Как известно, впоследствии Бакунин не только отказался от мистицизма, но и сделался воинствующим атеистом. В своих сочинениях он едва ли не через каждые две страницы воссылает проклятия небу.[3]
Тоска по воле, напряженные, мятежные мечтания о каком-то последнем разрушении для нового созидания, для жизни в ином плане – равно характеризуют, как Бакунина, так и Достоевского. Различие выводов, к которым приходят эти жадно ищущие души, обусловливается различием ими избранных путей.

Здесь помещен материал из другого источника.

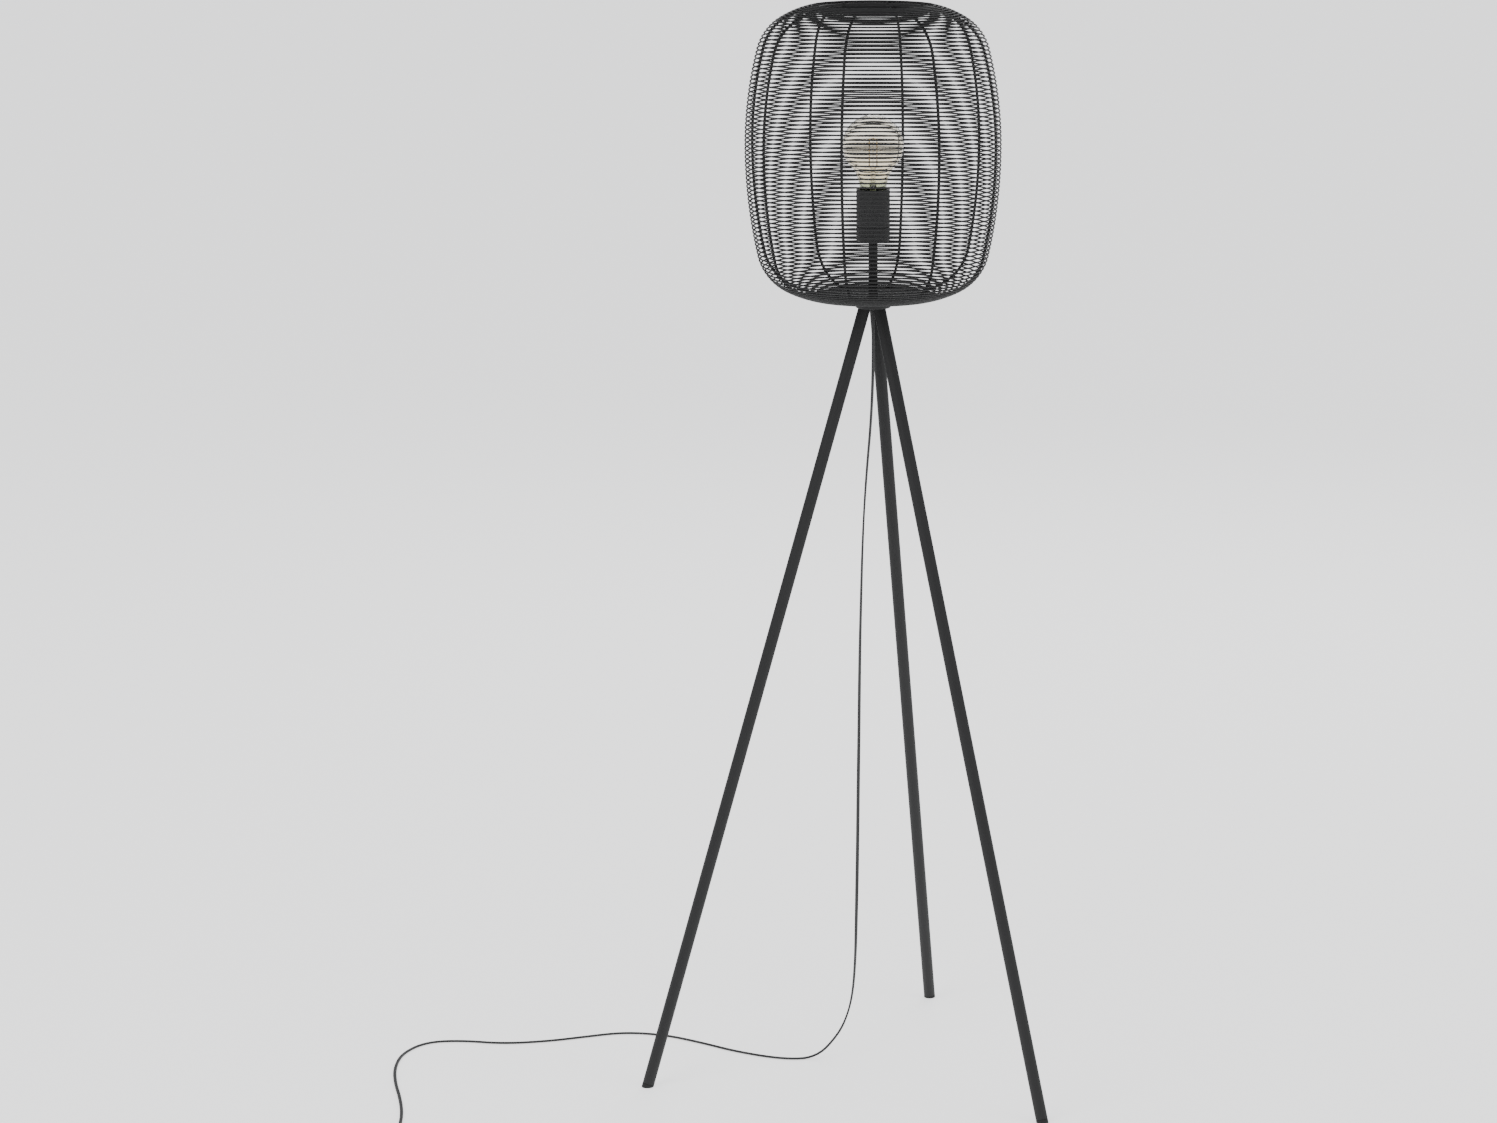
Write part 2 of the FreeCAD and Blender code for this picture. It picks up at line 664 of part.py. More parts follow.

Мечты «о новом небе и новой земле», затемненные впоследствии практическими материально-политическими задачами, первоначально были ярко выражены у Бакунина. В одной из своих ранних статей Бакунин писал: «Демократизм далеко еще не состоит из своего аффирмативного богатства, но он черпает свою жизненность в отрицании позитивного, и вот почему он должен погибнуть вместе с позитивным, для того, чтобы после воспрянуть из своего свободного основания в совсем возрожденном виде и как живая полнота своего собственного я. И это превращение демократической партии в самой себе не будет одним только количественным изменением, т. е. не только расширением ее теперь особенного, а вследствие этого, дурного существования – сохрани Боже! – ведь подобного рода расширение было бы просто опошлением целого мира и конечным результатом всей истории, было бы просто напросто абсолютное ничтожество; о, нет, это превращение демократической партии будет качественным изменением, новым живым и оживляющим откровением, новым небом и новою землею, новым и восхитительным миром, в котором все современные диссонансы сольются в одно гармоническое целое».
Достоевский наоборот начал с «бедных людей», с их маленьких земных страданий, человеческих, «слишком человеческих» и пришел к великой, неутолимой жажде «нового неба и новой земли». Однажды в кружке Петрашевского кто-то спросил Достоевского: «ну а если бы освободить крестьян оказалось невозможным иначе как через восстание?» – Достоевский воскликнул – «так хотя бы через восстание!» – Но прошли года, и Достоевский – в ужасе перед «бесами» революции, – неуверенно выкрикивает в «Дневнике писателя» ненужные слова о «православии, самодержавии и народности».
Однако, несмотря на реакционные утверждения в «Дневнике Писателя», в Достоевском жил анархический дух. В «поэме о Великом Инквизиторе» раскрывается наиболее полнозаветная мистическо-анархическая идея Достоевского «о неприятии мира», которая ныне снова волнует наших искателей. (См. статью Вяч. Иванова «Кризис индивидуализма» в «Вопросах жизни»).